[Stored records]
· · · · ·

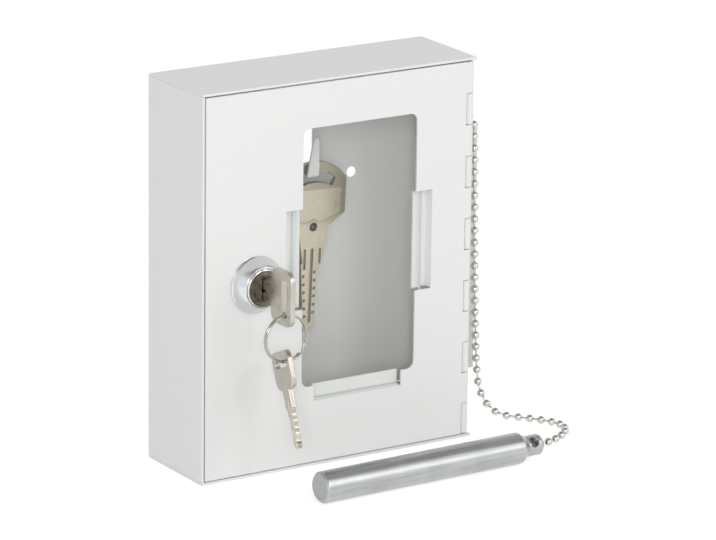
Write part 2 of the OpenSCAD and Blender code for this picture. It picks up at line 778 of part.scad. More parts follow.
module emergency_key() color(nickel) on_hook() {
    face = 0.3;
    dimples = 6;
    difference() {
        translate([0, ekey_thick, 0]) to_front(ekey_thick) difference() {
            ekey_outline();
            ekey_slot();
        }
        for (y = [0, ekey_thick]) translate([0, y, 0]) {
            translate([0, face, 0]) to_front(2 * face) difference() {
                ekey_bow(2);
                translate([-ekey_bow_w, ekey_slot_z - 6.5]) square([2 * ekey_bow_w, ekey_bow_h]);
                translate([0, ekey_neck_z]) circle(r = ekey_pin_r + 1.3);
            }
            groove_z = ekey_neck_z - groove_drop;
            ekey_groove(-0.2, groove_z, ekey_tip_z + groove_drop / 2, 1.2);
            ekey_groove(-3.4, groove_z, ekey_blade_z - 1, 1.1);
            ekey_groove(3.3, groove_z, ekey_blade_z + 1, 1);
            for (i = [0 : dimples - 1], s = [-1, 1])
                translate([ekey_blade_off + 0.12 * i + s * (2.5 - 0.12 * i), -0.5,
                    ekey_blade_z - 2.8 - 3.2 * i - (s < 0 ? 1.4 : 0)])
                    along_y() cylinder(h = 1, r = 0.6);
        }
        translate([0, -cut, ekey_neck_z]) along_y()
            cylinder(h = ekey_thick + 2 * cut, r = ekey_pin_r + 0.02);
    }
}

module emergency_key_pin() color(dark) on_hook() translate([0, -0.2, ekey_neck_z]) along_y()
    difference() {
        cylinder(h = ekey_thick + 0.2, r = ekey_pin_r);
        translate([0, 0, -cut]) cylinder(h = 0.9, r = 0.7);
    }

// Place what is drawn along X at the lying rod, which turns about the last ball of the chain
module on_rod() {
    translate([chain_end.x, chain_end.y, hammer_r]) rotate([0, 0, hammer_turn])
        translate([-chain_end.x, 0, 0]) children();
}

// Round body with a narrower neck
module hammer_rod() color(steel) on_rod() difference() {
    tip = hammer_cone + neck_len;
    translate([body_end, 0, 0]) rotate([0, 90, 0]) rotate_extrude() polygon([[0, -hammer_len],
        [hammer_r - hammer_chamfer, -hammer_len], [hammer_r, -hammer_len + hammer_chamfer],
        [hammer_r, 0], [neck_r, hammer_cone], [neck_r, tip - neck_chamfer],
        [neck_r - neck_chamfer, tip], [0, tip]]);
    translate([cage_x, 0, 0]) rotate([cross_lean, 0, 0])
        cylinder(h = 4 * neck_r, r = cage_r, center = true);
    translate([cage_x, 0, 0]) rotate([0, 90, 0]) cylinder(h = neck_len, r = throat_r);
}

// Last ball of the chain, held in the neck, with its wire to the next ball
module hammer_chain_end() color(chrome) on_rod() {
    translate([cage_x, 0, 0]) turn_to([1, 0, 0]) sphere(r = ball_r);
    rod_between([cage_x + ball_r - 0.5, 0, 0], [chain_end.x - ball_r - 0.1, 0, 0], link_r);
}

// Spring channel for the rod on the right wall: beads that grip the rod and flared lips
module hammer_holder() color(powder) difference() {
    lip_x = holder_seat + holder_reach;
    side = [[lip_x, -holder_half - 0.2], [lip_x - 1.5, -holder_half + holder_bead],
        [lip_x - 3.4, -holder_half], [holder_seat, -holder_half]];
    translate([0, 0, holder_bottom]) linear_extrude(height = holder_len)
        bent_strip(concat(side, [for (i = [len(side) - 1 : -1 : 0]) [side[i].x, -side[i].y]]),
            holder_thick);
    for (z = rivet_heights()) translate([half_w - cut, 0, z])
        rotate([0, 90, 0]) cylinder(h = holder_thick + 2 * cut, r = rivet_r + rivet_clear);
}

function rivet_heights() = [holder_bottom + holder_inset, holder_bottom + holder_len - holder_inset];

// Rivets with their heads inside the case, flush in the holder
module holder_rivets() color(steel) for (z = rivet_heights()) translate([half_w, 0, z])
    rotate([0, 90, 0]) {
        translate([0, 0, -sheet - cut]) cylinder(h = sheet + holder_thick + cut - 0.3, r = rivet_r);
        translate([0, 0, -sheet - 1]) cylinder(h = 1, r1 = rivet_r, r2 = rivet_r * 2);
    }

// Riveted stud that the chain starts from
module chain_anchor() color(steel) translate([half_w, anchor_y, anchor_height]) rotate([0, 90, 0])
    rotate_extrude() polygon([[0, -anchor_grip - 0.9], [2.2, -anchor_grip - 0.9],
        [2.8, -anchor_grip - 0.2], [2.8, -anchor_grip], [anchor_r, -anchor_grip], [anchor_r, 0],
        [2.4, 0], [2.4, 0.7], [1.4, 1], [1.4, anchor_len], [0, anchor_len]]);

module ball_chain() color(chrome) {
    curve = smooth(chain_route);
    run = distances(curve);
    total = run[len(run) - 1];
    count = floor(total / ball_pitch);
    // Balls count back from the hammer end
    balls = [for (i = [0 : count]) at_distance(curve, run, max(total - i * ball_pitch, 0.001))];
    for (i = [0 : count]) translate(balls[i])
        turn_to(balls[min(i + 1, count)] - balls[max(i - 1, 0)]) sphere(r = ball_r);
    for (i = [0 : count - 1]) ball_link(balls[i], balls[i + 1]);
    first = balls[count];
    rod_between(chain_route[0], first - unit(first - chain_route[0]) * (ball_r - 0.5), link_r);
}

case_shell();
left_wall();
right_wall();
lock_keeper();
hinge_strip();
hinge_pin();
hammer_holder();
holder_rivets();
chain_anchor();
ball_chain();
door_panel();
glass_pane();
lock_rosette();
lock_housing();
lock_nut();
lock_plug();
lock_cam();
cam_washer();
cam_screw();
lock_key();
key_ring();
spare_key();
emergency_key();
emergency_key_pin();
hammer_rod();
hammer_chain_end();
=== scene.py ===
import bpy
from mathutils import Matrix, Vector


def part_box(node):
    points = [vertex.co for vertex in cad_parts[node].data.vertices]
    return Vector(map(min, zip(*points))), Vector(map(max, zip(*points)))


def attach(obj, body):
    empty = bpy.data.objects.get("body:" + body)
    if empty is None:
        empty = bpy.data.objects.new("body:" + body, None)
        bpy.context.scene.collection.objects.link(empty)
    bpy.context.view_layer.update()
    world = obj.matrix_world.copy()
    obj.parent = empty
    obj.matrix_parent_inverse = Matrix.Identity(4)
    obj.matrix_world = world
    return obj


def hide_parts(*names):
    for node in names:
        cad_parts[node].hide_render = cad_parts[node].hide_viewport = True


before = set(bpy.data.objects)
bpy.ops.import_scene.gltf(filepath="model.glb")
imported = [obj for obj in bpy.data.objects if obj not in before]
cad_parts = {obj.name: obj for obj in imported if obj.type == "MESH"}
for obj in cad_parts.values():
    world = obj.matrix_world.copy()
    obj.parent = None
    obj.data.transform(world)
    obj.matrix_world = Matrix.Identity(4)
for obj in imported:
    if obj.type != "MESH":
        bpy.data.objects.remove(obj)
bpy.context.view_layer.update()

import math

import bmesh
import bpy
import numpy as np
from bpy.props import FloatProperty, FloatVectorProperty, IntProperty, PointerProperty
from mathutils import Matrix, Vector

bl_info = {
    "name": "Break glass key box",
    "version": (1, 0, 0),
    "blender": (4, 5, 0),
    "location": "View3D > Sidebar > Key Box",
    "description": "Finishes, edges, chain, ring and studio for a sheet steel key box",
    "category": "Object",
}

MM = 0.001

# ---------------------------------------------------------------- fixed values

# Points that the ball chain follows, from its stud on the hinge side to the hammer, in millimetres
CHAIN_ROUTE = [
    (62, -9.5, 124), (64.5, -9.5, 124), (65.8, -9.5, 121.4), (66.2, -9.5, 112), (66.8, -9.5, 90),
    (67.6, -9.5, 60), (68.6, -9.5, 34), (69.2, -9.5, 25), (69.4, -9.8, 20.4), (69.7, -10.7, 15.9),
    (70.4, -12.6, 11.8), (71.5, -15.6, 8.6), (73.6, -19, 6.5), (76.6, -22.3, 5.8),
    (79.7, -25.8, 5.8), (82.4, -29.4, 5.8), (84.9, -33.3, 5.9), (86.7, -37.6, 6),
    (87, -42.2, 6.2), (85.7, -46.6, 6.3), (82.8, -50.4, 6.3), (79, -53, 6.1),
    (75.3, -54.8, 6), (71.4, -56.2, 6),
]
ROUTE_STEPS = 5                         # steps of the curve from one of these points to the next
BALL_STEPS, LINK_STEPS = 18, 10         # faces around a ball and around a wire

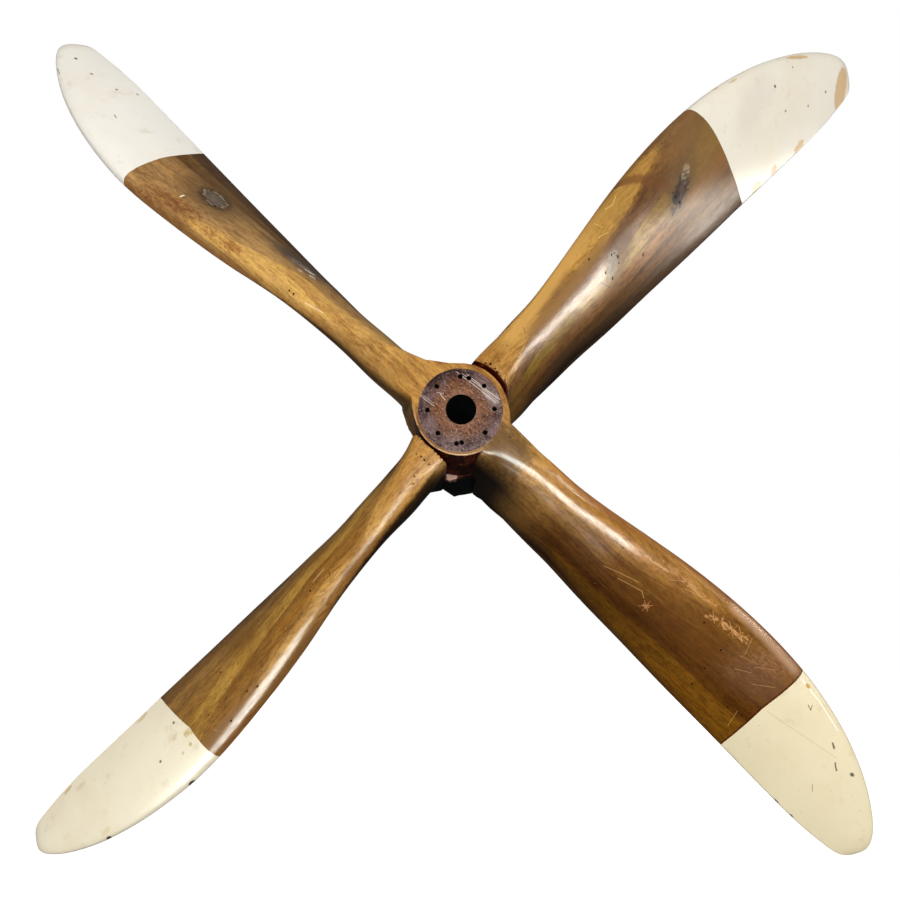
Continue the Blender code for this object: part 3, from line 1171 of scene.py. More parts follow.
@dataclass(frozen=True)
class HubFinish:
    """Plate mark, red varnished walls, painted rim highlight and painted shade in the holes and under the
    hub, on the half of one blade.
    """

    side: Side

    def face_marks(self) -> list[Mark]:
        """Gather the pale scratches of the plate mark.

        Returns:
            The marks in the blade's coordinates.
        """
        lean = -38.0 - self.side.value
        marks: list[Mark] = [Spot(*self.side.in_blade(64, 28), 26, 12, PALE, 0.2, lean, 0.5, 1.2, 0.9)]
        for right, up, end_right, end_up, strength in FACE_SCRATCHES:
            start = self.side.in_blade(right, up)
            marks.append(Scratch(start, self.side.in_blade(end_right, end_up), 0.9, PALE, strength))
        return marks

    def plate(self, graph: Surface, centre: Field, clouds: Field) -> Field:
        """Colour the disc that the steel plate covered.

        Args:
            graph: the material.
            centre: distance from the shaft.
            clouds: soft noise.

        Returns:
            The colour of the disc.
        """
        inner = (centre + (clouds - 0.5) * 0.06).rise(0.078, 0.046)
        drift = graph.dot(graph.place, (0.79, 0.0, -0.61))
        across = graph.dot(graph.place, (0.61, 0.0, 0.79))
        smears = graph.grain(graph.vector(drift * 30.0, across * 200.0, graph.forwards), 1.0, 4.0, 0.7)
        warm = graph.blend(smears.rise(0.36, 0.64), "80542e", "603c2c")
        near_bore = centre.rise(0.050, 0.036) * clouds.rise(0.6, 0.4)
        specks = graph.grain(graph.place, 230.0, 3.0, 0.65)
        colour = graph.blend(clouds.rise(0.38, 0.62), "2a1b1d", "6c5652")
        for mask, tint in (
                (inner * 0.8, warm), (smears.rise(0.52, 0.70) * 0.6, "462618"),
                (smears.rise(0.42, 0.30) * 0.35, "a88264"), (near_bore * 0.45, "966e58"),
                (specks.rise(0.55, 0.64) * 0.8, "1e0f0e"), (specks.rise(0.40, 0.32) * 0.5, "c4ac9e")):
            colour = graph.blend(mask, colour, tint)
        return graph.with_marks(colour, self.face_marks())

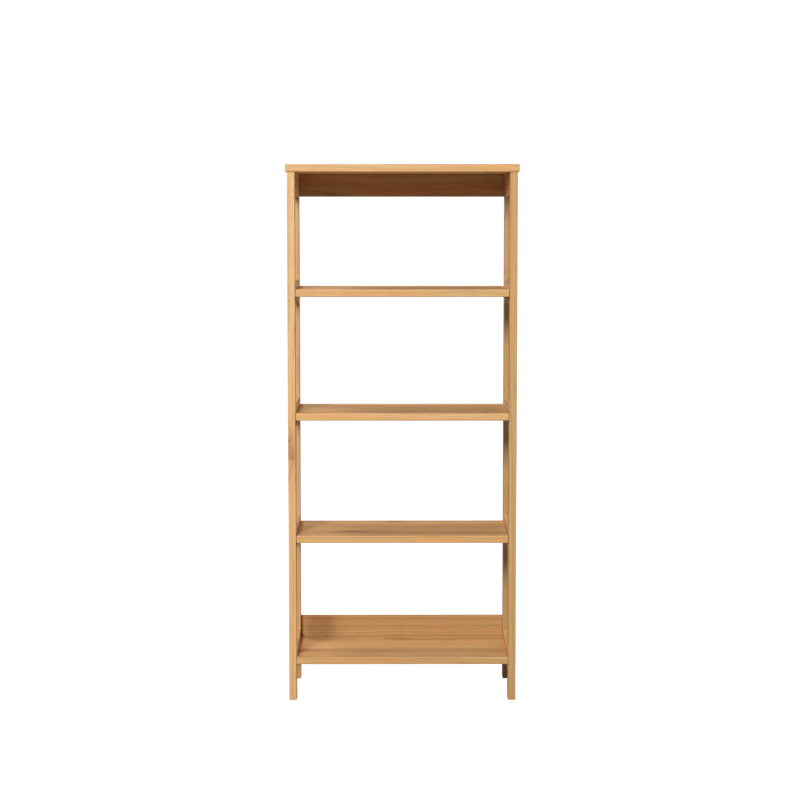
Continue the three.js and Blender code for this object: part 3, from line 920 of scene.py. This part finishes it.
def make_top(material):
    node = "top_panel"
    low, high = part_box(node)
    piece = new_piece(f"oak_{node}", plank_mesh(low, high, "x", arris=BOARD_ARRIS))
    holes = []
    for side_name, _ in SIDES:
        for end_name, _ in ENDS:
            bolt = f"top_cam_bolt_{side_name}_{end_name}"
            place = middle_of(bolt)
            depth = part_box(bolt)[1].z - low.z + GAP
            mouth = (place.x, place.y, low.z)
            holes.append(drill(CAM_BOLT_RADIUS + GAP, depth, mouth, (0, 0, 1)))
    boolean(piece, [merged(holes)])
    finish_piece(piece, material, FRAME_BODY, node)


# Knots: place along and across the grain and radius in mm, stretch along the grain, darkness.
POST_KNOTS = {
    "left_front": [(767, -337, 17, 3.0, 0.3), (796, -339, 5, 1.7, 0.6), (743, -331, 5, 1.8, 0.6)],
}
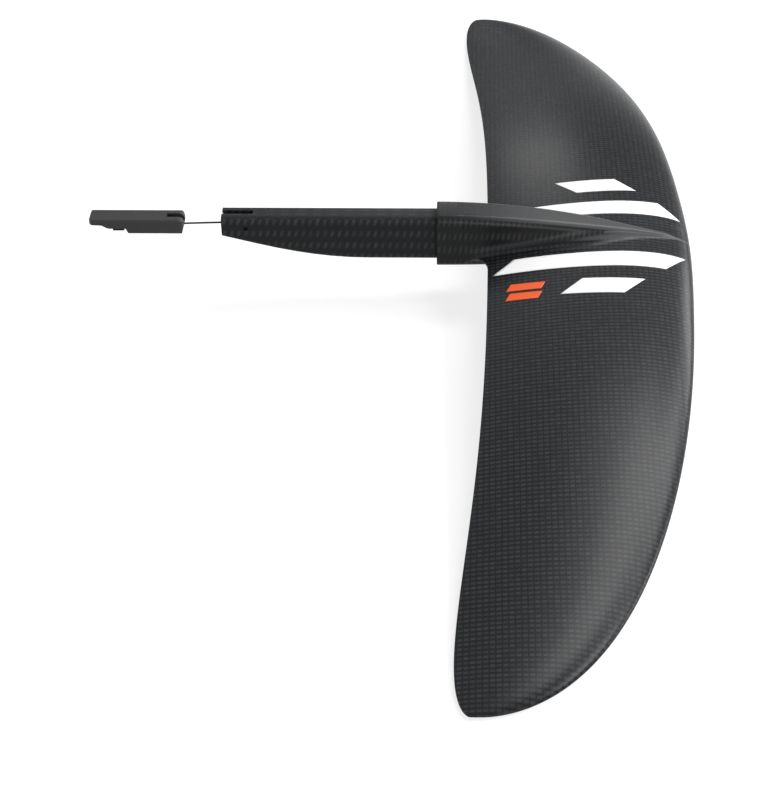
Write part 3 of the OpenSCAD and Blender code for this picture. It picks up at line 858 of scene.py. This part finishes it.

· · · · ·

=== What to do ===
Extract the lines from the line with "case_shell();" to the line with "for node in", inclusive, reproducing them exactly and leaving out every other line.

=== Answer for this exercise ===
case_shell();
left_wall();
right_wall();
lock_keeper();
hinge_strip();
hinge_pin();
hammer_holder();
holder_rivets();
chain_anchor();
ball_chain();
door_panel();
glass_pane();
lock_rosette();
lock_housing();
lock_nut();
lock_plug();
lock_cam();
cam_washer();
cam_screw();
lock_key();
key_ring();
spare_key();
emergency_key();
emergency_key_pin();
hammer_rod();
hammer_chain_end();
=== scene.py ===
import bpy
from mathutils import Matrix, Vector


def part_box(node):
    points = [vertex.co for vertex in cad_parts[node].data.vertices]
    return Vector(map(min, zip(*points))), Vector(map(max, zip(*points)))


def attach(obj, body):
    empty = bpy.data.objects.get("body:" + body)
    if empty is None:
        empty = bpy.data.objects.new("body:" + body, None)
        bpy.context.scene.collection.objects.link(empty)
    bpy.context.view_layer.update()
    world = obj.matrix_world.copy()
    obj.parent = empty
    obj.matrix_parent_inverse = Matrix.Identity(4)
    obj.matrix_world = world
    return obj


def hide_parts(*names):
    for node in names:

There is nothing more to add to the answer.